THE LETTERS OF RALPH VAUGHAN WILLIAMS

Letter from Ralph Vaughan Williams to Ursula Wood

Letter No. VWL684

Letter from Ralph Vaughan Williams to Ursula Wood

Letter No.: VWL684


Dorking.

Sunday [October 1939]

My Dear

I never answered your last letter. I really have been rather busy – with internees & evacuees & low-brow concerts for the troops!
How sad about the flat  – what memories1 – but there must be another flat and more memories.
I thank you so much for the Canadian documents.2 I have written twice to Rosemary now – but had no answer yet.
The tall beauty still comes once a week for a 6d stamp.
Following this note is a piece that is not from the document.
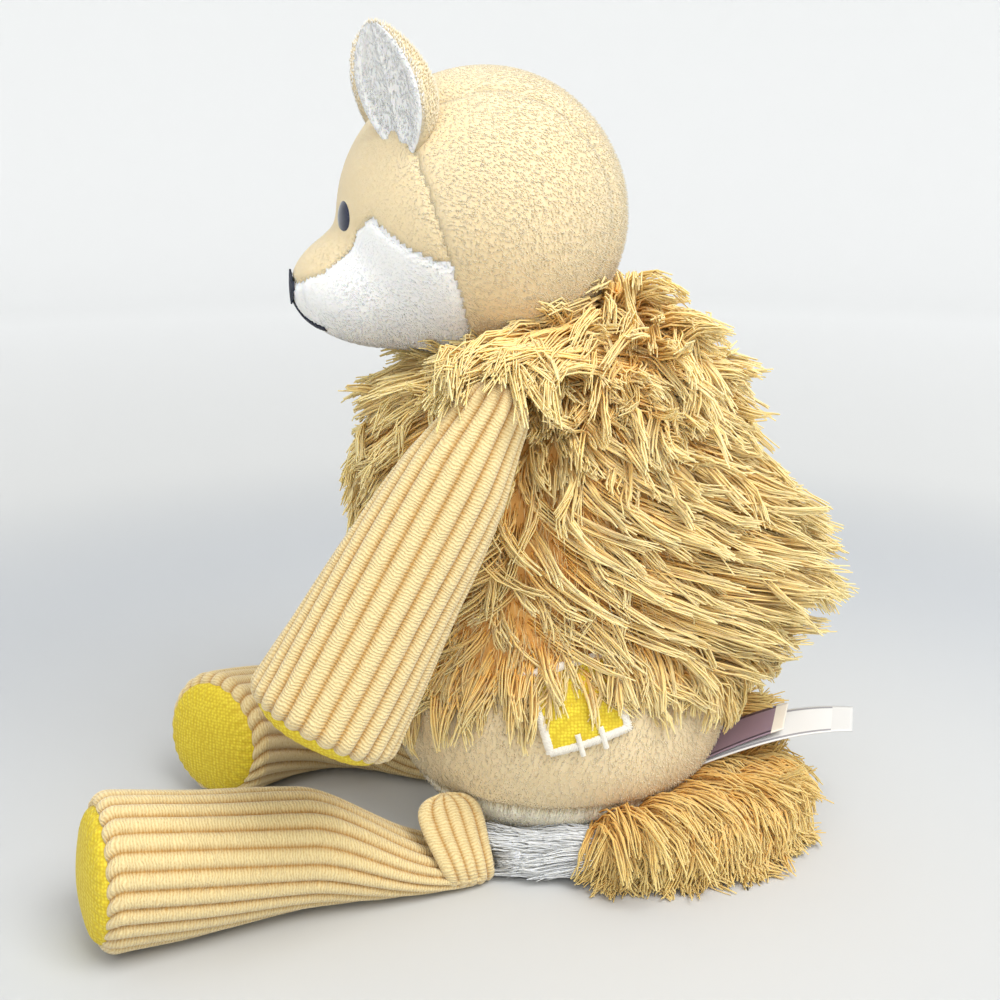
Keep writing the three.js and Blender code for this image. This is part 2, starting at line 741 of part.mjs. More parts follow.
function makeHead() {
  const outside = headForm(0);
  const hollow = headForm(-coverWall, liningColumns, liningRows);
  const neck = new THREE.CylinderGeometry(neckRadius, neckRadius, skull.radius, roundSides);
  neck.rotateX(Math.PI / 2);
  neck.translate(skull.x, skull.y, skull.z - skull.radius);
  const earRoots = earRootPill(sewnGap);
  const eyes = eyeSolid(sewnGap);
  const cuts = wasm.Manifold.union([earRoots, mirrored(earRoots), eyes, mirrored(eyes), solidFrom(neck)]);
  const shell = outside.subtract(hollow).subtract(cuts);

  const front = shell.intersect(inFrontOfFaceSeam(-sewnGap / 2));
  piece('face_cover', front.subtract(throughY(muzzleOutline(sewnGap / 2))), finishes.tanPile);
  piece('muzzle_cover', front.intersect(throughY(muzzleOutline(-sewnGap / 2))), finishes.whitePile);

  const behind = shell.subtract(inFrontOfFaceSeam(sewnGap / 2));
  const middle = crownHalfWidth - sewnGap / 2;
  const crown = block(new THREE.Vector3(-middle, -far, -far), new THREE.Vector3(middle, far, far));
  piece('head_crown_cover', behind.intersect(crown), finishes.tanPile);
  for (const [side, sign] of Object.entries(sides)) {
    const edge = crownHalfWidth + sewnGap / 2;
    const outwards = block(new THREE.Vector3(edge, -far, -far), new THREE.Vector3(far, far, far));
    piece(`head_side_${side}`, behind.intersect(sign > 0 ? outwards : mirrored(outwards)), finishes.tanPile);
  }

  const washerRoom = washerSolid(sewnGap);
  const core = headForm(-coverWall - 1.5 * sewnGap, liningColumns, liningRows);
  const stuffing = core.subtract(cuts).subtract(washerRoom).subtract(mirrored(washerRoom));
  piece('head_stuffing', stuffing, finishes.stuffing);
  piece('eye_left', eyeSolid(), finishes.eyePlastic);
  piece('eye_right', mirrored(eyeSolid()), finishes.eyePlastic);
  piece('eye_washer_left', washerSolid(), finishes.washer);
  piece('eye_washer_right', mirrored(washerSolid()), finishes.washer);
}

function makeNoseAndMouth() {
  const layer = headForm(sewnGap + stitchHeight).subtract(headForm(sewnGap));
  const frontHalf = block(new THREE.Vector3(-far, -far, 0), new THREE.Vector3(far, snout.y, far));
  const nose = throughY([
    { x: -noseHalfWidth, z: noseTop - noseBevel }, { x: -noseHalfWidth / 3, z: noseTop }, { x: noseHalfWidth / 3, z: noseTop },
    { x: noseHalfWidth, z: noseTop - noseBevel }, { x: noseHalfWidth / 2, z: noseBottom + noseBevel }, { x: 0, z: noseBottom },
    { x: -noseHalfWidth / 2, z: noseBottom + noseBevel },
  ].reverse());
  piece('nose_stitching', layer.intersect(nose).intersect(frontHalf), finishes.thread);

  const half = stitchWidth / 2;
  const top = noseBottom - sewnGap - half / 2;
  const mouth = throughY([
    { x: -half, z: top }, { x: -half, z: mouthMiddle + half }, { x: -mouthHalfWidth, z: mouthCorner + half },
    { x: -mouthHalfWidth, z: mouthCorner - half }, { x: 0, z: mouthMiddle - 1.4 * half },
    { x: mouthHalfWidth, z: mouthCorner - half }, { x: mouthHalfWidth, z: mouthCorner + half },
    { x: half, z: mouthMiddle + half }, { x: half, z: top },
  ]);
  piece('mouth_stitching', layer.intersect(mouth).intersect(frontHalf), finishes.thread);
}

function makeEars() {
  const clear = headForm(sewnGap + earFoldRoom);
  const pill = earRootPill(0);
  const cup = crescentLoft(earCrescents(0, earWall, cupShares)).subtract(clear);
  const behindLining = earWall + sewnGap;
  const lining = crescentLoft(earCrescents(behindLining, behindLining + liningWall, linedShares));
  const ear = cup.add(pill).subtract(headForm(sewnGap).subtract(earRootPill(sewnGap / 2)));
  piece('ear_back_left', ear, finishes.tanPile);
  piece('ear_back_right', mirrored(ear), finishes.tanPile);
  const lined = lining.subtract(clear).subtract(earRootPill(sewnGap));
  piece('ear_lining_left', lined, finishes.whitePile);
  piece('ear_lining_right', mirrored(lined), finishes.whitePile);
}

function makeArms() {
  const forward = { left: leftArmForward, right: rightArmForward };
  for (const [side, sign] of Object.entries(sides)) {
    const place = (solid) => (sign > 0 ? solid : mirrored(solid));
    const arm = armHanging(forward[side]);
    const inner = limbRings(arm, sleeveWall / 2);
    const boss = barAlongX(shoulderBossRadius, shoulderSeat + sewnGap, armTopX, shoulder.y, shoulder.z)
      .subtract(loft([...inner, poleOf(inner.at(-1))]));
    piece(`arm_sleeve_${side}`, place(limbSleeve(arm).add(boss)), finishes.corduroy);
    piece(`arm_stuffing_${side}`, place(limbStuffing(arm)), finishes.stuffing);
    piece(`paw_pad_${side}`, place(limbPad(arm)), finishes.satin);
  }
}

function makeLegs() {
  for (const [side, leg] of Object.entries(legs)) {
    piece(`leg_sleeve_${side}`, limbSleeve(leg), finishes.corduroy);
    piece(`leg_stuffing_${side}`, limbStuffing(leg), finishes.stuffing);
    piece(`sole_pad_${side}`, limbPad(leg), finishes.satin);
  }
}

function makeTail() {
  const rootPill = new THREE.CylinderGeometry(tailRootRadius, tailRootRadius, 2 * tailRootHalfHeight, roundSides);
  rootPill.rotateX(Math.PI / 2);
  rootPill.translate(tailRoot.x, tailRoot.y, tailRoot.z);
  const pill = solidFrom(rootPill);
  const clear = trunkForm(socketGap, 0, bellyCoverTop);
  const seam = tailTipShare;
  const split = sewnGap / tailCurve.getLength();

  const outside = tailRings(tailCoverShare, seam - split / 2, 0, 9);
  const inside = tailRings(tailFillShare, seam - split / 2, coverWall, 8).reverse();
  const cover = loft([poleOf(outside[0]), ...outside, ...inside, poleOf(inside.at(-1))]);
  piece('tail_cover', cover.subtract(clear).add(pill), finishes.shag);

  const tipOutside = [...tailRings(seam + split / 2, 1, 0, 4), ...tailDome(0)];
  const tipInside = [...tailRings(seam + split / 2, 1, coverWall, 4), ...tailDome(coverWall)];
  const tip = loft([...tipInside.reverse(), ...tipOutside]);
  piece('tail_tip_cover', tip, finishes.whitePile);

  const core = coverWall + sewnGap;
  const start = tailRing(tailFillShare + 2 * split, core);
  const filling = [
    poleOf(start), start,
    ...tailRings(tailFillShare, seam - split / 2, core, 8).slice(1),
    ...tailRings(seam + split / 2, 1, core, 4),
    ...tailDome(core),
  ];
  piece('tail_stuffing', loft(filling.reverse()), finishes.stuffing);
}

// MODEL

makeTrunk();
makePatch();
makeLabels();
makeHead();
makeNoseAndMouth();
makeEars();
makeArms();
makeLegs();
makeTail();

function meshOf({ name, solid, finish }) {
  const { vertProperties, triVerts } = solid.getMesh();
  const geometry = new THREE.BufferGeometry();
  geometry.setAttribute('position', new THREE.BufferAttribute(vertProperties, 3));
  geometry.setIndex(new THREE.BufferAttribute(triVerts, 1));
  const mesh = new THREE.Mesh(geometry, new THREE.MeshStandardMaterial({ ...finish, flatShading: true }));
  mesh.name = name;
  return mesh;
}

const fox = new THREE.Group();
pieces.forEach((one) => fox.add(meshOf(one)));

export default fox;
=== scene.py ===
"""A seated plush fox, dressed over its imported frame, in metres. It faces -Y and its left side is +X."""

import logging
from collections.abc import Callable, Iterable, Sequence
from dataclasses import dataclass, field
from enum import Enum
from functools import cached_property
from math import cos, pi, radians, sin, sqrt

import bpy
import numpy as np
from mathutils import Matrix, Vector


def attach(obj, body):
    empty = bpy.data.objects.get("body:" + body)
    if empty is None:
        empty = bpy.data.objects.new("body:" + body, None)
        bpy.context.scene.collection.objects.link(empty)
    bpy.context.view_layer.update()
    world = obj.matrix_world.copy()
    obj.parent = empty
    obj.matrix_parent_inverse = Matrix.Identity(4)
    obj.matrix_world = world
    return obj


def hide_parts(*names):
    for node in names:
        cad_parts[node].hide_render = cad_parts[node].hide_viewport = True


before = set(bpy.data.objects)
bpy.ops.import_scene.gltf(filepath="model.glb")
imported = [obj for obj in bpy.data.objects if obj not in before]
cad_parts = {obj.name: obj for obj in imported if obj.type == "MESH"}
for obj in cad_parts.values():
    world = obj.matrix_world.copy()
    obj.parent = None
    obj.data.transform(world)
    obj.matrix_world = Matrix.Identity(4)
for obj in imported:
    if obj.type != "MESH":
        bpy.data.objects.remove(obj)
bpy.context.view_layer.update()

log = logging.getLogger("plush fox")
Array = np.ndarray
Piece = bpy.types.Object
Place = tuple[float, ...]
MM = 0.001
SEWN_GAP = 0.3 * MM


def mm(*sizes: float) -> Place:
    """Sizes in millimetres, turned into metres."""
    return tuple(size * MM for size in sizes)


def route(*spots: Place) -> tuple[Place, ...]:
    """Spots in millimetres, turned into metres."""
    return tuple(mm(*spot) for spot in spots)


class Side(Enum):
    """The fox's own left and right, with the sign of x."""

    LEFT = 1
    RIGHT = -1

    @property
    def word(self) -> str:
        """The side's name as the CAD nodes have it."""
        return self.name.lower()

    def place(self, points: Array | Place) -> Array:
        """Points given for the left side, on this side."""
        return np.array(points) * (self.value, 1, 1)


class Body(Enum):
    """The frame's bodies."""

    TRUNK = "trunk"
    HEAD = "head"
    EAR_LEFT = "ear_left"
    EAR_RIGHT = "ear_right"
    ARM_LEFT = "arm_left"
    ARM_RIGHT = "arm_right"
    LEG_LEFT = "leg_left"
    LEG_RIGHT = "leg_right"
    TAIL = "tail"


# Arithmetic on arrays


def unit(vectors: Array) -> Array:
    """The vectors at length 1."""
    return vectors / np.maximum(np.linalg.norm(vectors, axis=-1, keepdims=True), 1e-12)


def stacked(*parts: Array | float) -> Array:
    """Numbers spread to one shape and joined into vectors."""
    return np.stack(np.broadcast_arrays(*parts), axis=-1)


def smooth(share: Array) -> Array:
    """A soft step from 0 to 1."""
    t = np.clip(share, 0, 1)
    return t * t * (3 - 2 * t)


def blend(a: Array, b: Array, share: Array) -> Array:
    """From a at share 0 to b at share 1."""
    return a + (b - a) * share


def turns(count: int) -> Array:
    """Angles spread evenly round a circle."""
    return np.linspace(0, 2 * pi, count, endpoint=False)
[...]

She takes my advances in rather a perfunctory spirit “All in the day’s work” – still she does not reject them.
I wonder where and how you are – I am very well & the carrots and turnips flourish.
Love from

RVW

PS Müller-Hartmann is home again.3


1. Ursula Wood had sub-let the flat in Thayer Street.
2. VW had possibly been trying to arrange for a refugee to emigrate to Canada.
3. Robert Müller-Hartmann, a composer and refugee from Germany, has been interned. He and his wife were living with the Hornsteins in Dorking. See VWL1450 footnote 1 for further letters concerning him.